If it’s just the last 4 weeks, then I would say it seems the Microsoft acquisition had little impact on their reliability.
It seems pretty reasonable that the massive surge in AI over the past 6 months has put tremendous strain on GitHub’s infrastructure, and most of these outages are as a result of that one way or another.
They're moving to Azure and had to fix up Azure first to be stable enough for GH to even consider moving.
I'm guessing its a combo of Azure still not being stable enough and a byproduct of trying to move an entire company's operations from a physical DC into a cloud while its running.

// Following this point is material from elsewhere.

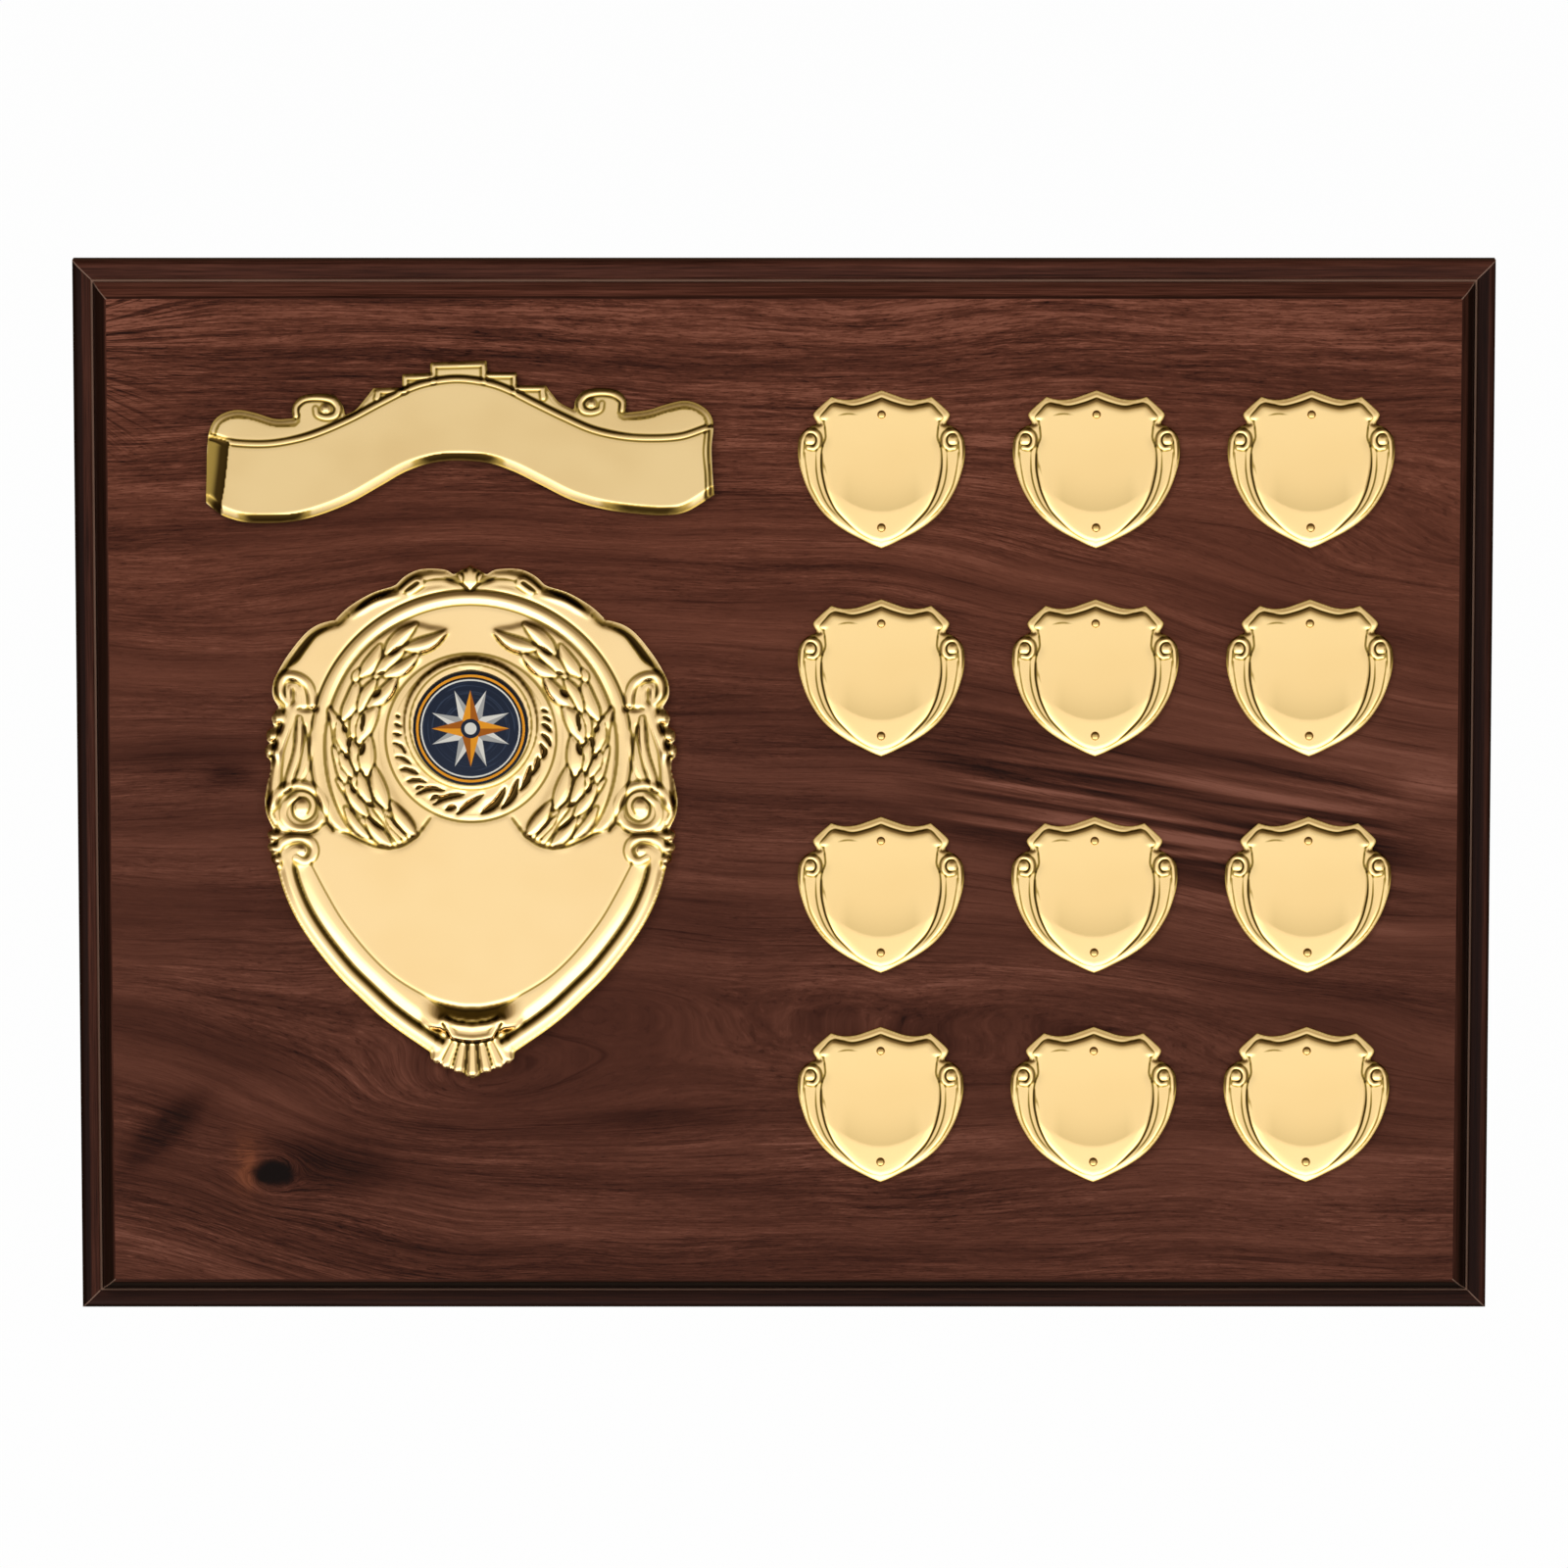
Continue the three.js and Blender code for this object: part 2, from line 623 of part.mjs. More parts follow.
function makeSideShield() {
  const outline = bothHalves(fromShares(sideOutlineShares, sideWidth, sideHeight));
  const field = bothHalves(fromShares(sideFieldShares, sideWidth, sideHeight));
  const directions = outline.map((spot) => spot.clone().normalize());
  const edge = (inset) => (direction) => reach(outline, direction) - inset;
  const inner = (inset) => (direction) => reach(field, direction) - inset;
  const between = (direction) => (edge(sideRimWidth)(direction) + inner(0)(direction)) / 2;
  const level = (height) => () => height;
  const scroll = (direction) => {
    const rest = (sideRimHeight + sideGrooveHeight) / 2;
    return THREE.MathUtils.lerp(rest, sideScrollHeight, sideScrollFullness(direction));
  };
  const rings = [
    ringAt(directions, edge(sideSheet), level(0)),
    ringAt(directions, edge(0), level(0)),
    ringAt(directions, edge(sideRimWidth), level(sideRimHeight)),
    ringAt(directions, between, scroll),
    ringAt(directions, inner(0), level(sideGrooveHeight)),
    ringAt(directions, inner(sideFieldBevel), level(sideFieldHeight)),
  ];
  const backTip = raised(new THREE.Vector2(), sideCrownHeight - sideSheet);
  const frontTip = raised(new THREE.Vector2(), sideCrownHeight);
  const bodies = [solidOfRings(rings, backTip, frontTip)];
  const volute = fromShares([sideVoluteShare], sideWidth, sideHeight);
  for (const [centre] of [volute, mirrored(volute)]) {
    const foot = (sideRimHeight + sideGrooveHeight) / 2;
    const top = sideScrollHeight + sideVoluteHeight;
    const shoulder = sideVoluteRadius * sideVoluteTopShare;
    const profile = [[0, foot], [sideVoluteRadius, foot], [shoulder, top], [0, top]];
    bodies.push(turned(profile, pinSides, centre));
  }
  const bore = holeRadius(pinShankDiameter / 2 + pinClearance, pinHoleSides);
  const holes = [upperPinRise, -lowerPinDrop].map((rise) => {
    const spot = new THREE.Vector2(0, rise);
    const past = sideCrownHeight + overrun;
    const profile = [[0, past], [bore, past], [bore, -overrun], [0, -overrun]];
    return turned(profile, pinHoleSides, spot);
  });
  return geometryOfSolid(joined(bodies).subtract(joined(holes)));
}

// Pins: a low dome on a pointed shank, its head just clear of the crowned field
function pinSeat() {
  return sideFieldHeight + fitGap;
}

function pinDepth() {
  return pinLength - pinSeat();
}

function makePin() {
  const head = pinHeadDiameter / 2;
  const shank = pinShankDiameter / 2;
  const seat = pinSeat();
  const profile = [
    [0, seat + pinHeadHeight],
    [head * pinShoulderShare, seat + pinHeadHeight * pinShoulderShare],
    [head, seat],
    [shank, seat],
    [shank, seat - pinLength + pinShankDiameter],
    [0, seat - pinLength],
  ];
  return geometryOfSolid(turned(profile, pinSides));
}

// Large shield: the stamped sheet
const mainFloor = mainFieldHeight - ornamentSink;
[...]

Speculation from afar: clouds are not commensurate, and high-volume cloud services are going to anchor key architectural decisions around technical benefits/realities of the cloud environment they target. Moving GitHub isn’t a tech decision, and it’s broadly a Dumb Idea.
I think GitHub is well past the complexity threshold where the reflective architecting that happens during cloud development can’t be separated from product. If the Engineers were begging for Azure it’d be one thing, but otherwise this is destabilizing churn.
I agree Azure needed a lift to even handle the job, and see the that gap as indicative of a more fundamental challenge. That change is kinda like a skeleton transplant… managements feelings and post-surgery desires don’t necessarily account for the impact and essential difficulty.
And when they introduced "Free" for everyone including teams, well I tried to warn everyone that centralizing everything to GitHub was not a good idea [0] 6 years ago.
It was maybe the epitome of the get shit done internet era, and despite AI's proported productivity gains, I actually don't think we've got anywhere close to the velocity, stability, and simplicity of the peak Rails era just coming out of those PHP days. And teams were actually way smaller than they are now even after all these AI cuts!